350        (shrimp, spaghetti)  (mineral water)            0.030338   
351      (mineral water, soup)      (spaghetti)            0.033430   
352          (spaghetti, soup)  (mineral water)            0.020676   
353  (tomatoes, mineral water)      (spaghetti)            0.034589   
354      (tomatoes, spaghetti)  (mineral water)            0.029952   

     consequent support   support  confidence      lift  leverage  conviction  \
0              0.299710  0.010821    0.370861  1.237399  0.002076 

### Association rule mining is a data mining technique used to discover interesting relationships, correlations, or patterns between items in large datasets, typically in transactional databases like market baskets or e-commerce systems.

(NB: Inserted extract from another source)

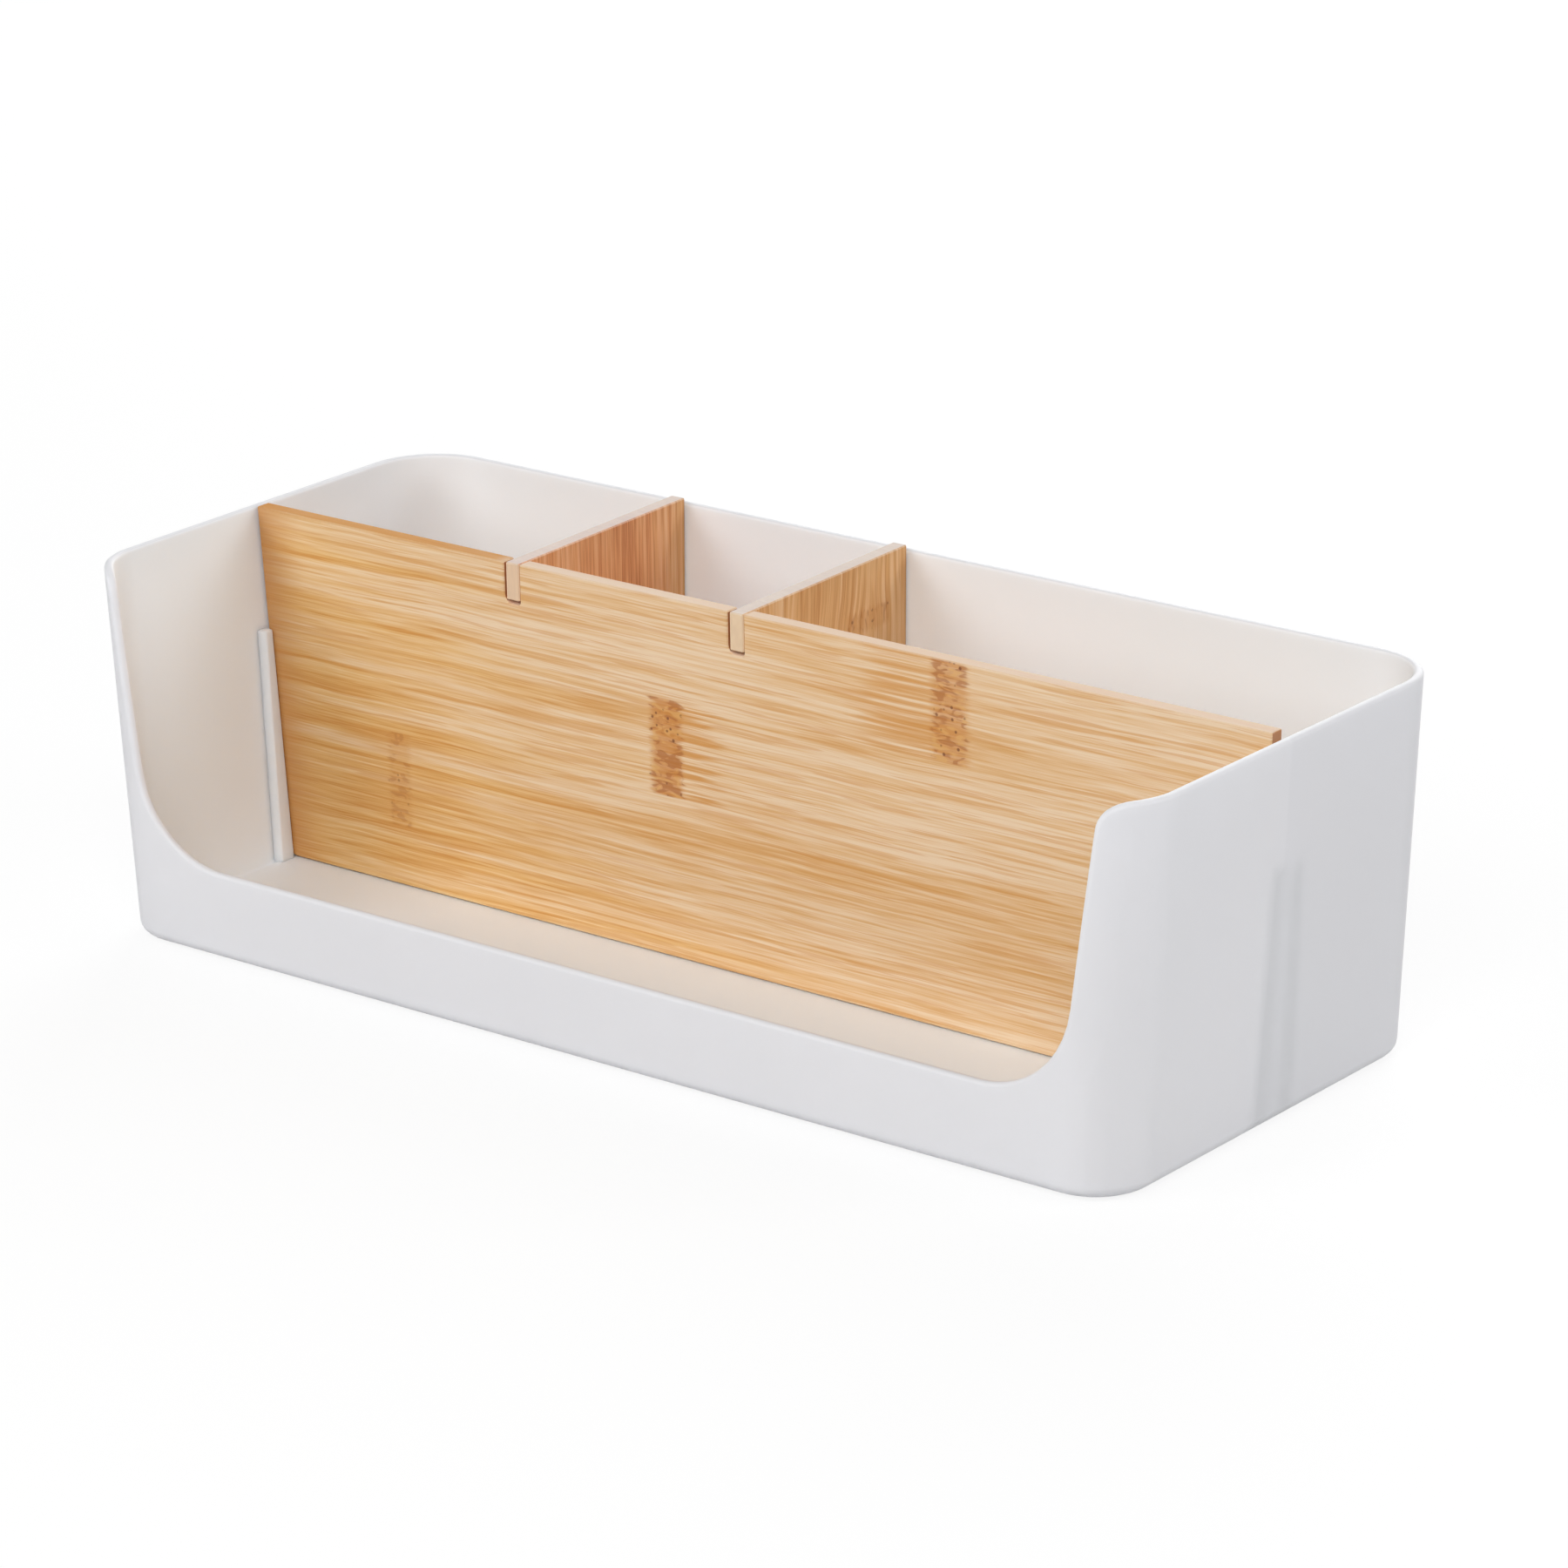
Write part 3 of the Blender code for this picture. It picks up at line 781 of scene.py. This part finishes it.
class STORAGEBOX_OT_long_divider(Operator):
    """Give the long board its bamboo, with the grain along it and three knuckles"""
    bl_idname = "storage_box.long_divider"
    bl_label = "Long divider"

    def execute(self, context):
        settings = context.scene.storage_box_bamboo
        amber = (settings.amber_deep, settings.amber_middle, settings.amber_pale)
        beige = (settings.beige_deep, settings.beige_middle, settings.beige_pale)
        # The drift from amber at the lower left to beige is partly the board's own colour and
        # partly painted shade from the left wall.
        dress("long_divider", bamboo(
            "bamboo_lengthwise", settings, turn=(0.0, 0.0, 0.0), wave=2.5,
            families=(amber, beige), drift=((1.0, 0.0, 0.9), -105.0, 40.0),
            knuckles=LONG_KNUCKLES, wall_end_brown=((1.0, 0.0, END_SLOPE), -126.0, -144.0),
            top_course=((1.0, 0.0, 0.0), -74.0, -66.0), crest=settings.long_top_colour,
            cut=("X", settings.end_grain, (0.72, 0.95), 0.85)))
        return {"FINISHED"}


class STORAGEBOX_OT_cross_dividers(Operator):
    """Give the two short boards a redder bamboo with upright grain"""
    bl_idname = "storage_box.cross_dividers"
    bl_label = "Cross dividers"

    def execute(self, context):
        settings = context.scene.storage_box_bamboo
        red = (settings.red_deep, settings.red_middle, settings.red_pale)
        tan = (settings.tan_deep, settings.tan_middle, settings.tan_pale)
        finishes = (("red_bamboo", 3.0, (red, tan), ()),
                    ("tan_bamboo", 18.0, (tan, tan), CROSS_KNUCKLES))
        for node, (name, wave, families, knuckles) in zip(CROSS_DIVIDERS, finishes):
            dress(node, bamboo(
                name, settings, turn=(math.pi / 2, 0.0, math.pi / 2), wave=wave,
                families=families, drift=((0.0, 0.0, 1.0), 38.0, 64.0), knuckles=knuckles,
                wall_end_brown=((-0.027, 0.0, 1.0), 55.8, 57.2),
                top_course=((1.0, 0.0, 0.0), 80.0, 85.0), crest=settings.short_top_colour,
                cut=("Y", settings.tab_face, (0.5, 0.65), 0.75)))
        return {"FINISHED"}


class STORAGEBOX_OT_pads(Operator):
    """Give the four anti-slip pads their rubber"""
    bl_idname = "storage_box.pads"
    bl_label = "Anti-slip pads"

    def execute(self, context):
        rubber = pad_rubber(context.scene.storage_box_pads)
        for name in PADS:
            dress(name, rubber)
        return {"FINISHED"}


# The stage

def add_soft_light(name, place, size, power):
    """A square lamp that faces the box."""
    lamp = bpy.data.lights.new(name, "AREA")
    lamp.size = size
    lamp.energy = power
    item = bpy.data.objects.new(name, lamp)
    item.location = place
    item.rotation_euler = (LAMP_TARGET - Vector(place)).to_track_quat("-Z", "Y").to_euler()
    bpy.context.scene.collection.objects.link(item)


def add_world(settings):
    """Even light all round, with a white backdrop behind the floor."""
    world = bpy.data.worlds.new("studio")
    world.use_nodes = True
    tree = world.node_tree
    even = tree.nodes["Background"]
    plug_in(tree, even, {"Color": WHITE, "Strength": settings.sky})
    backdrop = add_node(tree, "Background", {"Color": WHITE, "Strength": 1.0})
    mixed = add_node(tree, "MixShader", {0: seen_directly(tree), 1: even.outputs["Background"],
                                         2: backdrop.outputs["Background"]})
    plug_in(tree, tree.nodes["World Output"], {"Surface": mixed.outputs["Shader"]})
    bpy.context.scene.world = world


def add_camera(settings):
    """A pinhole camera at the photograph's place."""
    azimuth, elevation, roll = settings.azimuth, settings.elevation, settings.roll
    back = Vector((math.sin(azimuth) * math.cos(elevation),
                   -math.cos(azimuth) * math.cos(elevation), math.sin(elevation)))
    level = Vector((math.cos(azimuth), math.sin(azimuth), 0.0))
    upright = back.cross(level)
    right = level * math.cos(roll) + upright * math.sin(roll)
    up = upright * math.cos(roll) - level * math.sin(roll)
    off_middle = Vector([pixel - PICTURE_SIDE / 2 for pixel in TARGET_PIXEL]) / PIXELS_PER_METRE
    place = (TARGET + back * FOCAL_PIXELS / PIXELS_PER_METRE - right * off_middle.x
             + up * off_middle.y)
    lens = bpy.data.cameras.new("camera")
    lens.sensor_width = SENSOR_WIDTH
    lens.lens = FOCAL_PIXELS / PICTURE_SIDE * SENSOR_WIDTH
    lens.clip_end = 20.0
    camera = bpy.data.objects.new("camera", lens)
    turn = Matrix((right, up, back)).transposed().to_4x4()
    camera.matrix_world = Matrix.Translation(place) @ turn
    bpy.context.scene.collection.objects.link(camera)
    bpy.context.scene.camera = camera


class STORAGEBOX_OT_stage(Operator):
    """Set up the floor, the soft lights and the camera"""
    bl_idname = "storage_box.stage"
    bl_label = "Stage"

    def execute(self, context):
        settings = context.scene.storage_box_stage
        bm = bmesh.new()
        bmesh.ops.create_grid(bm, x_segments=1, y_segments=1, size=4.0)
        floor = add_object("floor", bm)
        floor.data.materials.append(stage_floor(settings))
        for name, place, size in LAMPS:
            add_soft_light(name + "_light", place, size, getattr(settings, name))
        add_world(settings)
        add_camera(settings)
        context.scene.view_settings.view_transform = "Standard"
        return {"FINISHED"}


class STORAGEBOX_PT_panel(Panel):
    bl_idname = "STORAGEBOX_PT_panel"
    bl_label = "Compartment storage box"
    bl_space_type = "VIEW_3D"
    bl_region_type = "UI"
    bl_category = "Storage box"

    def draw(self, context):
        layout = self.layout
        for operator in OPERATORS:
            layout.operator(operator.bl_idname)
        for name, group in SETTINGS:
            settings = getattr(context.scene, name)
            box = layout.box()
            for field in group.__annotations__:
                box.prop(settings, field)


OPERATORS = (STORAGEBOX_OT_stage, STORAGEBOX_OT_tray, STORAGEBOX_OT_long_divider,
             STORAGEBOX_OT_cross_dividers, STORAGEBOX_OT_pads)
CLASSES = tuple(group for name, group in SETTINGS) + OPERATORS + (STORAGEBOX_PT_panel,)


def register():
    for item in CLASSES:
        bpy.utils.register_class(item)
    for name, group in SETTINGS:
        setattr(bpy.types.Scene, name, PointerProperty(type=group))


def unregister():
    for name, group in SETTINGS:
        delattr(bpy.types.Scene, name)
    for item in reversed(CLASSES):
        bpy.utils.unregister_class(item)


def main():
    register()
    bpy.ops.storage_box.stage()
    bpy.ops.storage_box.tray()
    bpy.ops.storage_box.long_divider()
    bpy.ops.storage_box.cross_dividers()
    bpy.ops.storage_box.pads()


if __name__ == "__main__":
    main()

### The Apriori algorithm is one of the foundational algorithms used in association rule mining. It generates frequent itemsets based on an iterative process:

Pruning Strategy: Apriori is based on the principle that all subsets of a frequent itemset must also be frequent. This means it only considers itemsets whose subsets have already been identified as frequent, significantly reducing the search space.

Support Threshold: Apriori filters itemsets that do not meet the minimum support threshold, ensuring that only the most relevant associations are kept.